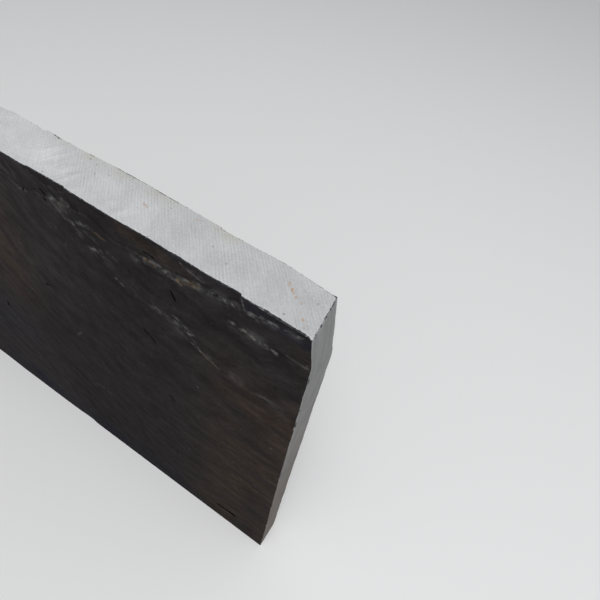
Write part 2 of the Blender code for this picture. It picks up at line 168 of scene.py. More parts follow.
# Ledges: a line of places (millimetres left of the right end, millimetres below the top edge) with a
# sheet missing on its left hand, or on its right where the drop is under 0. Then the drop, how far the
# loss reaches, and the length over which it dies out at the start and at the end of the line.
FRONT_LEDGES = [
    ([(905, 36), (760, 47), (640, 30), (520, 40), (450, 25), (350, 31), (266, 23), (219, 19), (198, 16),
      (168, 21), (129, 24), (104, 25), (83, 18), (64, 14), (53, 12), (51, -5)], 1.4, 60, 0, 0),
    ([(50, 13), (37, 12), (17, 7), (4, 2), (-8, -1)], 0.8, 20, 6, 0),
    ([(234, -4), (227, 6), (206, 9), (198, 6), (196, -5)], 0.8, 20, 0, 0),
    ([(-6, 110), (32, 106), (55, 105), (91, 91), (128, 78), (170, 72)], 0.8, 70, 0, 40),
    ([(-6, 333), (60, 352), (150, 338), (240, 371), (330, 362), (420, 398)], 1, 90, 0, 60),
    ([(906, 330), (800, 300), (700, 215), (640, 190), (585, 120)], 1.3, 80, 0, 50),
    ([(610, 606), (560, 560), (470, 535), (395, 556), (345, 606)], -1, 40, 0, 0),
]
BACK_LEDGES = [
    ([(905, 62), (800, 50), (700, 74), (590, 58), (505, 85), (430, 66), (350, 34), (290, 20), (246, -5)],
     1.9, 80, 0, 0),
    ([(96, -5), (90, 26), (60, 41), (28, 36), (-6, 52)], 1.2, 50, 0, 0),
    ([(905, 250), (780, 205), (660, 236), (540, 190), (420, 222), (300, 175), (190, 196), (-6, 150)],
     1.5, 110, 0, 0),
    ([(352, 250), (300, 330), (250, 372), (170, 392), (80, 452), (-6, 470)], -1.3, 90, 40, 0),
    ([(906, 430), (820, 400), (720, 428), (620, 486), (560, 500)], 1.2, 90, 0, 50),
    ([(760, 606), (700, 566), (600, 548), (520, 570), (480, 606)], -1.4, 50, 0, 0),
]

# Line of each top arris: (millimetres left of the right end, millimetres below the proudest plane)
FRONT_ARRIS = [
    (0, 0), (30, 0.1), (42, 0.8), (56, 1.7), (78, 0.5), (122, 1.6), (140, 1.5), (160, 1), (193, 1.1),
    (225, 0.3), (262, 0),
]
BACK_ARRIS = [
    (0, 3.5), (8, 3.4), (16, 2.8), (28, 1.8), (40, 0.8), (74, 0.6), (114, 0.6), (140, 0.3), (156, 0),
    (188, 0.1), (201, 1.1), (222, 1.8), (240, 2.2), (258, 0.5), (300, 0.3),
]

# Dents: place as above, half length, half width, depth (all in millimetres), and slope in degrees
FRONT_DENTS = [
    (64, 541, 17, 4, 1.6, 8), (297, 210, 12, 4, 0.9, -45), (135, 236, 9, 4, 0.8, -72),
    (520, 300, 16, 5, 1.2, -38), (705, 455, 14, 5, 1.1, -50),
]
BACK_DENTS = [(230, 130, 15, 5, 1.3, 30), (640, 340, 20, 6, 1.4, 42), (120, 300, 12, 5, 1.1, 20)]

# ---- finer relief than the solid's

RISER = 0.0007  # width of the steep front of a ledge
TERRACE_RISER = 0.0022  # and of a terrace
FINE_LEDGE_STEP = 0.0022
FINE_LEDGE_WANDER = 0.16
TERRACE_TEAR, TERRACE_TORN = 0.013, 0.022  # size and strength of the tears in its outline
# Ripple, fibre and scales along the grain: how long, how wide, how deep, and the layer of the noise
GRAIN_LAYERS = ((0.15, 0.034, 0.0009, 0.5), (0.032, 0.013, 0.00028, 0.6), (0.0125, 0.0068, 0.00013, 0.7))
NICK_ROUGHNESS = 0.45
DENT_FALL = 1.5  # how fast a dent dies out
SLOT_WALL = 1.6  # and a slot
SLOT_SHADE = 1.4  # half width of a slot's painted shade, as a share of the slot's

# Slots where a flake has dropped out: from place, to place, half width and depth in millimetres
FRONT_SLOTS = [
    (224, 16, 220, 22, 1.3, 1.2), (131, 17, 123, 18, 1, 0.7), (111, 41, 108, 50, 1.1, 0.8),
    (151, 124, 140, 134, 1.4, 1), (134, 227, 131, 236, 1.4, 1.1), (296, 210, 287, 217, 1.6, 1),
    (281, 160, 276, 158, 1.2, 0.7), (82, 543, 53, 542, 5, 1.4), (148, 410, 145, 413, 1.4, 0.8),
    (50, 382, 46, 384, 1.2, 0.7), (411, 293, 415, 305, 1.6, 0.9), (612, 402, 590, 421, 2, 1.1),
    (748, 166, 735, 186, 1.8, 1), (824, 512, 806, 521, 1.7, 1),
]
BACK_SLOTS = [
    (700, 122, 676, 138, 2.1, 1.2), (410, 402, 388, 412, 1.8, 1), (212, 506, 190, 520, 2.1, 1.2),
    (88, 215, 74, 226, 1.5, 0.9), (540, 318, 520, 322, 1.8, 1),
]
SLOT_GRID = 0.0011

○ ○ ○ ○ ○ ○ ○

• _OBJECTIVE_
Each line must be given again exactly as written above.

• _RESPONSE TO THIS EXERCISE_
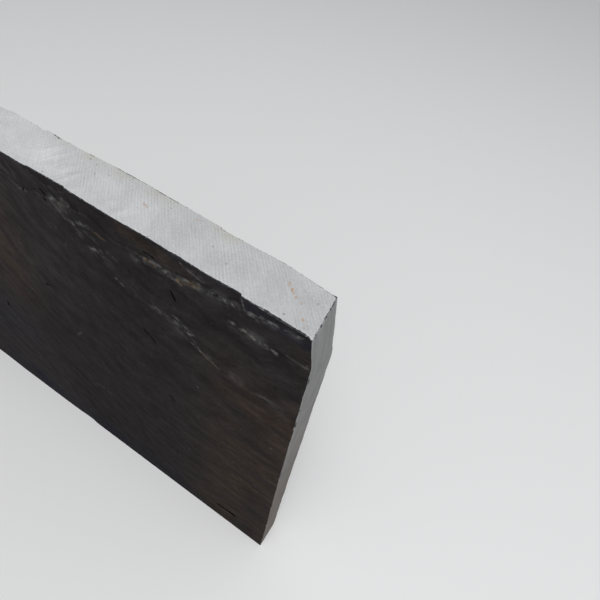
Write part 2 of the Blender code for this picture. It picks up at line 168 of scene.py. More parts follow.
# Ledges: a line of places (millimetres left of the right end, millimetres below the top edge) with a
# sheet missing on its left hand, or on its right where the drop is under 0. Then the drop, how far the
# loss reaches, and the length over which it dies out at the start and at the end of the line.
FRONT_LEDGES = [
    ([(905, 36), (760, 47), (640, 30), (520, 40), (450, 25), (350, 31), (266, 23), (219, 19), (198, 16),
      (168, 21), (129, 24), (104, 25), (83, 18), (64, 14), (53, 12), (51, -5)], 1.4, 60, 0, 0),
    ([(50, 13), (37, 12), (17, 7), (4, 2), (-8, -1)], 0.8, 20, 6, 0),
    ([(234, -4), (227, 6), (206, 9), (198, 6), (196, -5)], 0.8, 20, 0, 0),
    ([(-6, 110), (32, 106), (55, 105), (91, 91), (128, 78), (170, 72)], 0.8, 70, 0, 40),
    ([(-6, 333), (60, 352), (150, 338), (240, 371), (330, 362), (420, 398)], 1, 90, 0, 60),
    ([(906, 330), (800, 300), (700, 215), (640, 190), (585, 120)], 1.3, 80, 0, 50),
    ([(610, 606), (560, 560), (470, 535), (395, 556), (345, 606)], -1, 40, 0, 0),
]
BACK_LEDGES = [
    ([(905, 62), (800, 50), (700, 74), (590, 58), (505, 85), (430, 66), (350, 34), (290, 20), (246, -5)],
     1.9, 80, 0, 0),
    ([(96, -5), (90, 26), (60, 41), (28, 36), (-6, 52)], 1.2, 50, 0, 0),
    ([(905, 250), (780, 205), (660, 236), (540, 190), (420, 222), (300, 175), (190, 196), (-6, 150)],
     1.5, 110, 0, 0),
    ([(352, 250), (300, 330), (250, 372), (170, 392), (80, 452), (-6, 470)], -1.3, 90, 40, 0),
    ([(906, 430), (820, 400), (720, 428), (620, 486), (560, 500)], 1.2, 90, 0, 50),
    ([(760, 606), (700, 566), (600, 548), (520, 570), (480, 606)], -1.4, 50, 0, 0),
]

# Line of each top arris: (millimetres left of the right end, millimetres below the proudest plane)
FRONT_ARRIS = [
    (0, 0), (30, 0.1), (42, 0.8), (56, 1.7), (78, 0.5), (122, 1.6), (140, 1.5), (160, 1), (193, 1.1),
    (225, 0.3), (262, 0),
]
BACK_ARRIS = [
    (0, 3.5), (8, 3.4), (16, 2.8), (28, 1.8), (40, 0.8), (74, 0.6), (114, 0.6), (140, 0.3), (156, 0),
    (188, 0.1), (201, 1.1), (222, 1.8), (240, 2.2), (258, 0.5), (300, 0.3),
]

# Dents: place as above, half length, half width, depth (all in millimetres), and slope in degrees
FRONT_DENTS = [
    (64, 541, 17, 4, 1.6, 8), (297, 210, 12, 4, 0.9, -45), (135, 236, 9, 4, 0.8, -72),
    (520, 300, 16, 5, 1.2, -38), (705, 455, 14, 5, 1.1, -50),
]
BACK_DENTS = [(230, 130, 15, 5, 1.3, 30), (640, 340, 20, 6, 1.4, 42), (120, 300, 12, 5, 1.1, 20)]

# ---- finer relief than the solid's

RISER = 0.0007  # width of the steep front of a ledge
TERRACE_RISER = 0.0022  # and of a terrace
FINE_LEDGE_STEP = 0.0022
FINE_LEDGE_WANDER = 0.16
TERRACE_TEAR, TERRACE_TORN = 0.013, 0.022  # size and strength of the tears in its outline
# Ripple, fibre and scales along the grain: how long, how wide, how deep, and the layer of the noise
GRAIN_LAYERS = ((0.15, 0.034, 0.0009, 0.5), (0.032, 0.013, 0.00028, 0.6), (0.0125, 0.0068, 0.00013, 0.7))
NICK_ROUGHNESS = 0.45
DENT_FALL = 1.5  # how fast a dent dies out
SLOT_WALL = 1.6  # and a slot
SLOT_SHADE = 1.4  # half width of a slot's painted shade, as a share of the slot's

# Slots where a flake has dropped out: from place, to place, half width and depth in millimetres
FRONT_SLOTS = [
    (224, 16, 220, 22, 1.3, 1.2), (131, 17, 123, 18, 1, 0.7), (111, 41, 108, 50, 1.1, 0.8),
    (151, 124, 140, 134, 1.4, 1), (134, 227, 131, 236, 1.4, 1.1), (296, 210, 287, 217, 1.6, 1),
    (281, 160, 276, 158, 1.2, 0.7), (82, 543, 53, 542, 5, 1.4), (148, 410, 145, 413, 1.4, 0.8),
    (50, 382, 46, 384, 1.2, 0.7), (411, 293, 415, 305, 1.6, 0.9), (612, 402, 590, 421, 2, 1.1),
    (748, 166, 735, 186, 1.8, 1), (824, 512, 806, 521, 1.7, 1),
]
BACK_SLOTS = [
    (700, 122, 676, 138, 2.1, 1.2), (410, 402, 388, 412, 1.8, 1), (212, 506, 190, 520, 2.1, 1.2),
    (88, 215, 74, 226, 1.5, 0.9), (540, 318, 520, 322, 1.8, 1),
]
SLOT_GRID = 0.0011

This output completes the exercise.